Source data

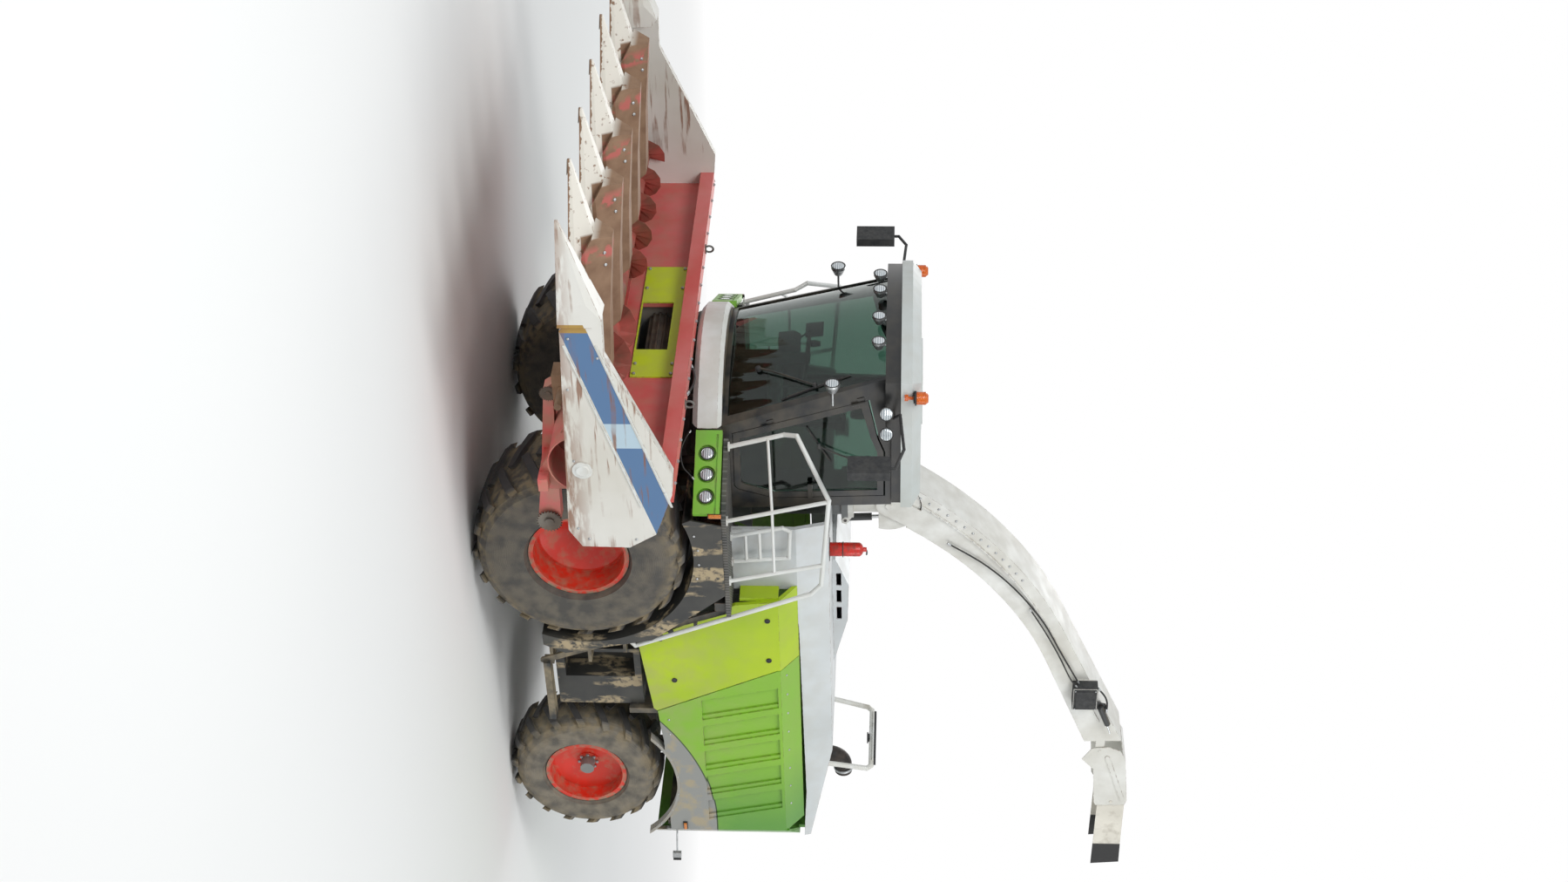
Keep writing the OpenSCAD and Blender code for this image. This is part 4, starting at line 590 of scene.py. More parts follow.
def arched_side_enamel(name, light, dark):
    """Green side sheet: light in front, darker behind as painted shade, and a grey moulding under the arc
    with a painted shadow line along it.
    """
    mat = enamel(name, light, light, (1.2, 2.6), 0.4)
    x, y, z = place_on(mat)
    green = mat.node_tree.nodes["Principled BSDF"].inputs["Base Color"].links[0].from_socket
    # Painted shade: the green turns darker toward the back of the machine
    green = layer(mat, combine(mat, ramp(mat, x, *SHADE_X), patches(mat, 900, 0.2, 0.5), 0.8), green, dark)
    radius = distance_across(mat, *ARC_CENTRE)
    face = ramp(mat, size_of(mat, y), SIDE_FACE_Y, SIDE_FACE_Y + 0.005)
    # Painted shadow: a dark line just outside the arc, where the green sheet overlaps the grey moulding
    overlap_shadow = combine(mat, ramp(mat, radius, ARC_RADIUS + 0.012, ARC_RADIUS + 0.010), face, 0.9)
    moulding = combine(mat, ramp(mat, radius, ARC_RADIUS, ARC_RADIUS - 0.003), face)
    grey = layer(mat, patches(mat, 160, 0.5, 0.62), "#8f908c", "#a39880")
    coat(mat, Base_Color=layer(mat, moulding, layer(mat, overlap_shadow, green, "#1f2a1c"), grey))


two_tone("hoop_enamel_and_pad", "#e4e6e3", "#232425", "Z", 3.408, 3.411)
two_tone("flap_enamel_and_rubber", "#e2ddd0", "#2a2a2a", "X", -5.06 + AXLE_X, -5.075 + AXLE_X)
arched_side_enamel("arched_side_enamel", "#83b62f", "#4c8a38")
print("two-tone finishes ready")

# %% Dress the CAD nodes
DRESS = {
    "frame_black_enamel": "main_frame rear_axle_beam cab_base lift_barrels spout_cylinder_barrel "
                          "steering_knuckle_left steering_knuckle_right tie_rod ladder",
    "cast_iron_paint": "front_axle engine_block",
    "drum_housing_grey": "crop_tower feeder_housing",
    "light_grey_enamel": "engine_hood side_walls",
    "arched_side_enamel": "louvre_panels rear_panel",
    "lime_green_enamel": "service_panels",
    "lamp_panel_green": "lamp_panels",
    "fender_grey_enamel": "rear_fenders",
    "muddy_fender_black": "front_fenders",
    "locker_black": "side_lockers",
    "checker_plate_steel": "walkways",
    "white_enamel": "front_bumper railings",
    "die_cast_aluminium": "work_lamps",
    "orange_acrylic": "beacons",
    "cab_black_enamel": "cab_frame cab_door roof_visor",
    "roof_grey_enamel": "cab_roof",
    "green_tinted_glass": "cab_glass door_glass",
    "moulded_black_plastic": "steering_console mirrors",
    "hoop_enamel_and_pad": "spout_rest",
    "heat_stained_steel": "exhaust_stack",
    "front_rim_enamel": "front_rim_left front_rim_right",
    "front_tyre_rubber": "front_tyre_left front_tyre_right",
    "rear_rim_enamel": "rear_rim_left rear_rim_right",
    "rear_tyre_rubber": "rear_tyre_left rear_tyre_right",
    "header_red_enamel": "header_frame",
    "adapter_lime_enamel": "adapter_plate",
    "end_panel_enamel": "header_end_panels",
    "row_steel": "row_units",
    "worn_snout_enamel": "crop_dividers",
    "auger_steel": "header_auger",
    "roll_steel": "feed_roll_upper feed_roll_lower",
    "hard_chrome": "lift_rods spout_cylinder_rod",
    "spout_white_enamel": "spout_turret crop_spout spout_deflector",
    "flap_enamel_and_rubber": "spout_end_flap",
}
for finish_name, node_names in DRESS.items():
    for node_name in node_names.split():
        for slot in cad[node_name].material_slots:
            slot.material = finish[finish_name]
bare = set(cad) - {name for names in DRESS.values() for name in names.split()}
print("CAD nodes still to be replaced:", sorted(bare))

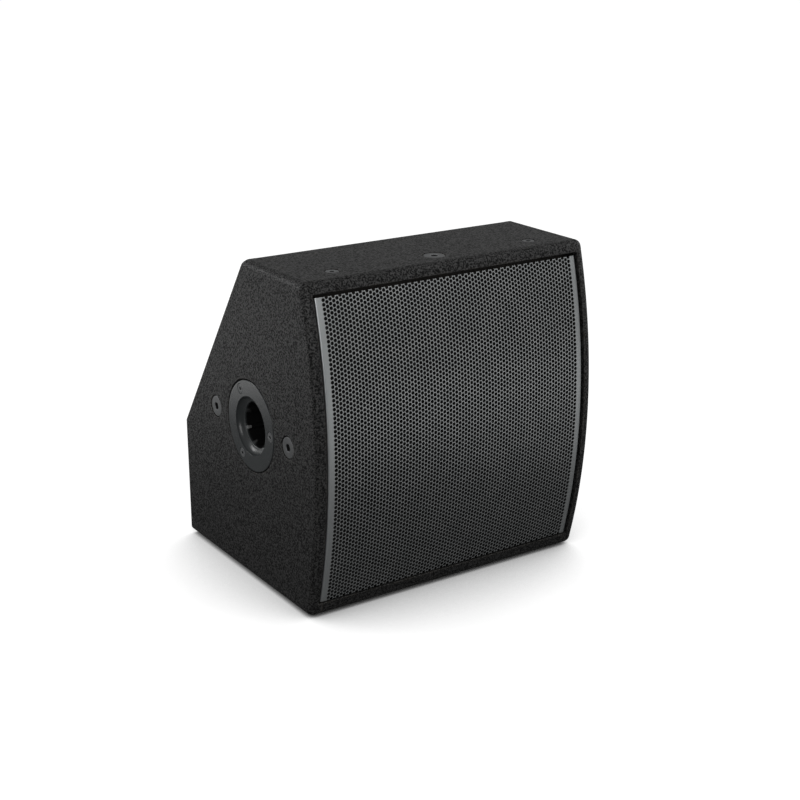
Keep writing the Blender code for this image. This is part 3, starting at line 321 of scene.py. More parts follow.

• _TASK TO COMPLETE_
Quote every line of the data, word for word.

• _THE ANSWER_
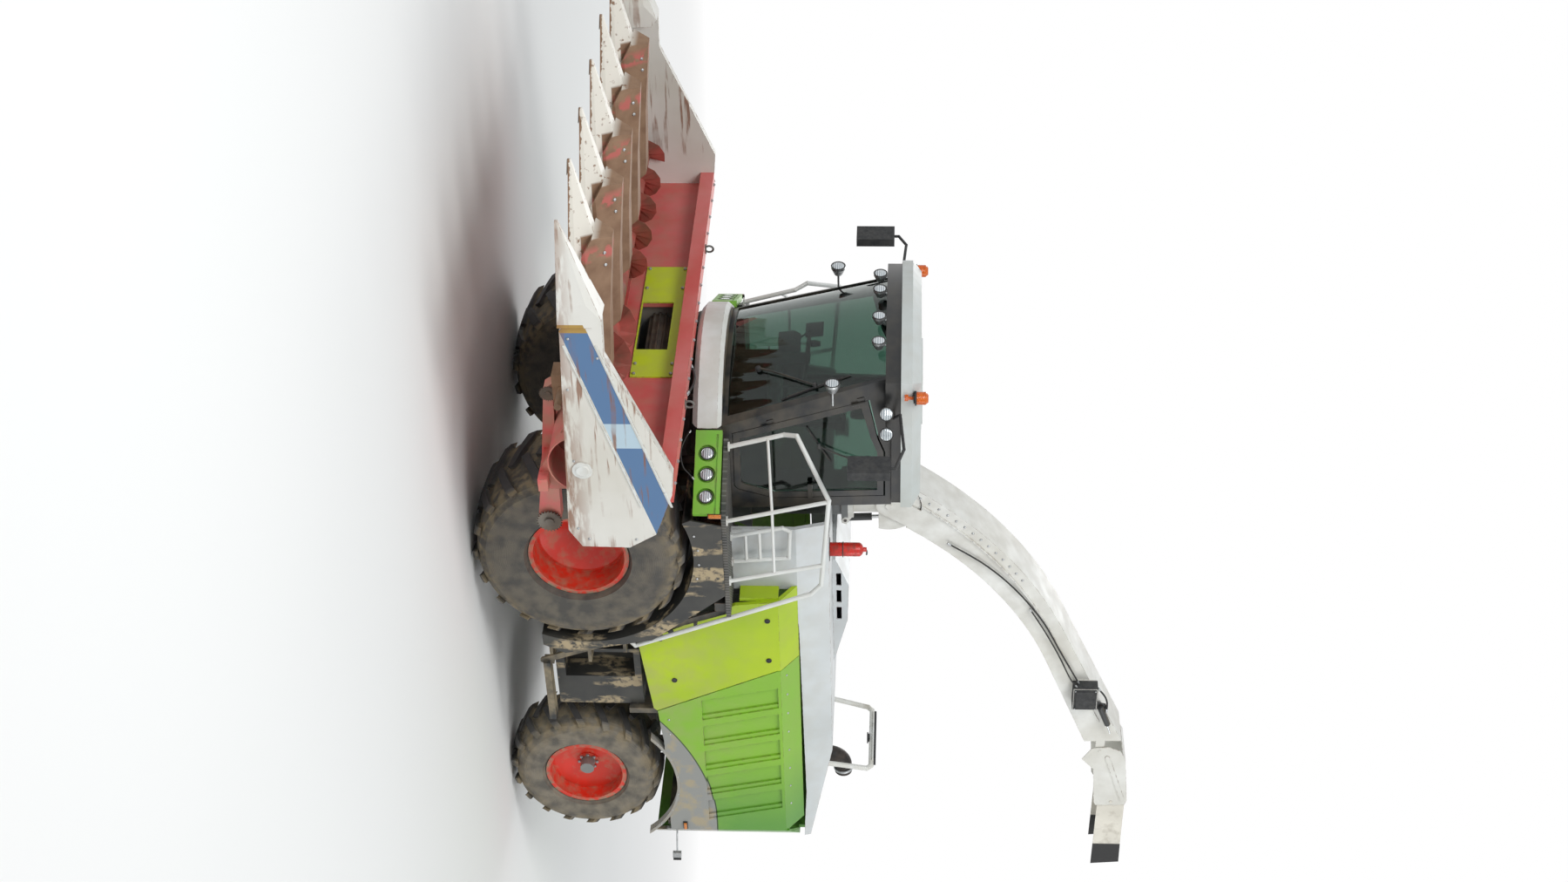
Keep writing the OpenSCAD and Blender code for this image. This is part 4, starting at line 590 of scene.py. More parts follow.
def arched_side_enamel(name, light, dark):
    """Green side sheet: light in front, darker behind as painted shade, and a grey moulding under the arc
    with a painted shadow line along it.
    """
    mat = enamel(name, light, light, (1.2, 2.6), 0.4)
    x, y, z = place_on(mat)
    green = mat.node_tree.nodes["Principled BSDF"].inputs["Base Color"].links[0].from_socket
    # Painted shade: the green turns darker toward the back of the machine
    green = layer(mat, combine(mat, ramp(mat, x, *SHADE_X), patches(mat, 900, 0.2, 0.5), 0.8), green, dark)
    radius = distance_across(mat, *ARC_CENTRE)
    face = ramp(mat, size_of(mat, y), SIDE_FACE_Y, SIDE_FACE_Y + 0.005)
    # Painted shadow: a dark line just outside the arc, where the green sheet overlaps the grey moulding
    overlap_shadow = combine(mat, ramp(mat, radius, ARC_RADIUS + 0.012, ARC_RADIUS + 0.010), face, 0.9)
    moulding = combine(mat, ramp(mat, radius, ARC_RADIUS, ARC_RADIUS - 0.003), face)
    grey = layer(mat, patches(mat, 160, 0.5, 0.62), "#8f908c", "#a39880")
    coat(mat, Base_Color=layer(mat, moulding, layer(mat, overlap_shadow, green, "#1f2a1c"), grey))


two_tone("hoop_enamel_and_pad", "#e4e6e3", "#232425", "Z", 3.408, 3.411)
two_tone("flap_enamel_and_rubber", "#e2ddd0", "#2a2a2a", "X", -5.06 + AXLE_X, -5.075 + AXLE_X)
arched_side_enamel("arched_side_enamel", "#83b62f", "#4c8a38")
print("two-tone finishes ready")

# %% Dress the CAD nodes
DRESS = {
    "frame_black_enamel": "main_frame rear_axle_beam cab_base lift_barrels spout_cylinder_barrel "
                          "steering_knuckle_left steering_knuckle_right tie_rod ladder",
    "cast_iron_paint": "front_axle engine_block",
    "drum_housing_grey": "crop_tower feeder_housing",
    "light_grey_enamel": "engine_hood side_walls",
    "arched_side_enamel": "louvre_panels rear_panel",
    "lime_green_enamel": "service_panels",
    "lamp_panel_green": "lamp_panels",
    "fender_grey_enamel": "rear_fenders",
    "muddy_fender_black": "front_fenders",
    "locker_black": "side_lockers",
    "checker_plate_steel": "walkways",
    "white_enamel": "front_bumper railings",
    "die_cast_aluminium": "work_lamps",
    "orange_acrylic": "beacons",
    "cab_black_enamel": "cab_frame cab_door roof_visor",
    "roof_grey_enamel": "cab_roof",
    "green_tinted_glass": "cab_glass door_glass",
    "moulded_black_plastic": "steering_console mirrors",
    "hoop_enamel_and_pad": "spout_rest",
    "heat_stained_steel": "exhaust_stack",
    "front_rim_enamel": "front_rim_left front_rim_right",
    "front_tyre_rubber": "front_tyre_left front_tyre_right",
    "rear_rim_enamel": "rear_rim_left rear_rim_right",
    "rear_tyre_rubber": "rear_tyre_left rear_tyre_right",
    "header_red_enamel": "header_frame",
    "adapter_lime_enamel": "adapter_plate",
    "end_panel_enamel": "header_end_panels",
    "row_steel": "row_units",
    "worn_snout_enamel": "crop_dividers",
    "auger_steel": "header_auger",
    "roll_steel": "feed_roll_upper feed_roll_lower",
    "hard_chrome": "lift_rods spout_cylinder_rod",
    "spout_white_enamel": "spout_turret crop_spout spout_deflector",
    "flap_enamel_and_rubber": "spout_end_flap",
}
for finish_name, node_names in DRESS.items():
    for node_name in node_names.split():
        for slot in cad[node_name].material_slots:
            slot.material = finish[finish_name]
bare = set(cad) - {name for names in DRESS.values() for name in names.split()}
print("CAD nodes still to be replaced:", sorted(bare))

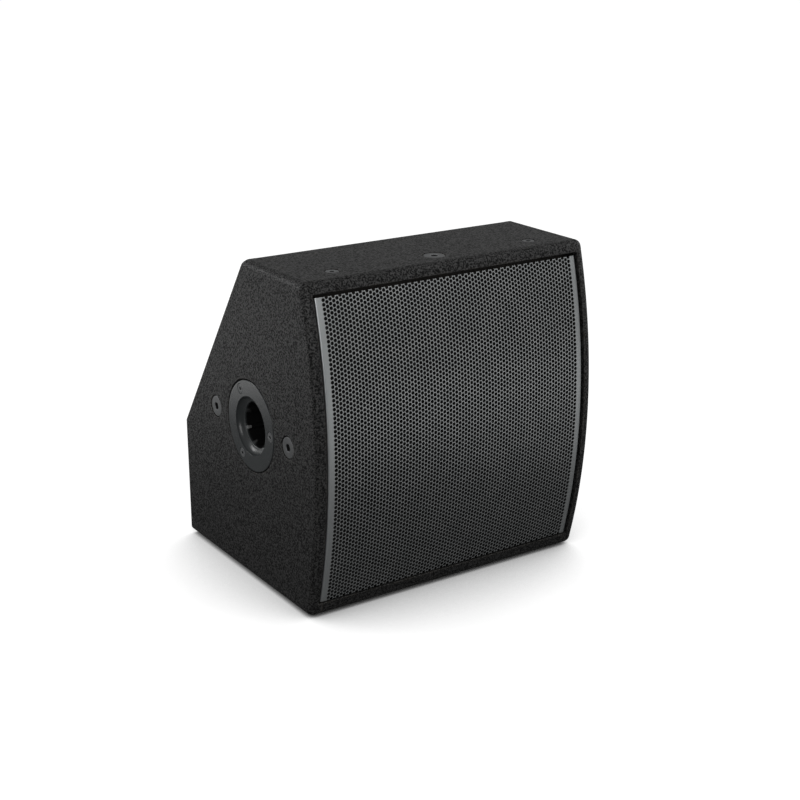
Keep writing the Blender code for this image. This is part 3, starting at line 321 of scene.py. More parts follow.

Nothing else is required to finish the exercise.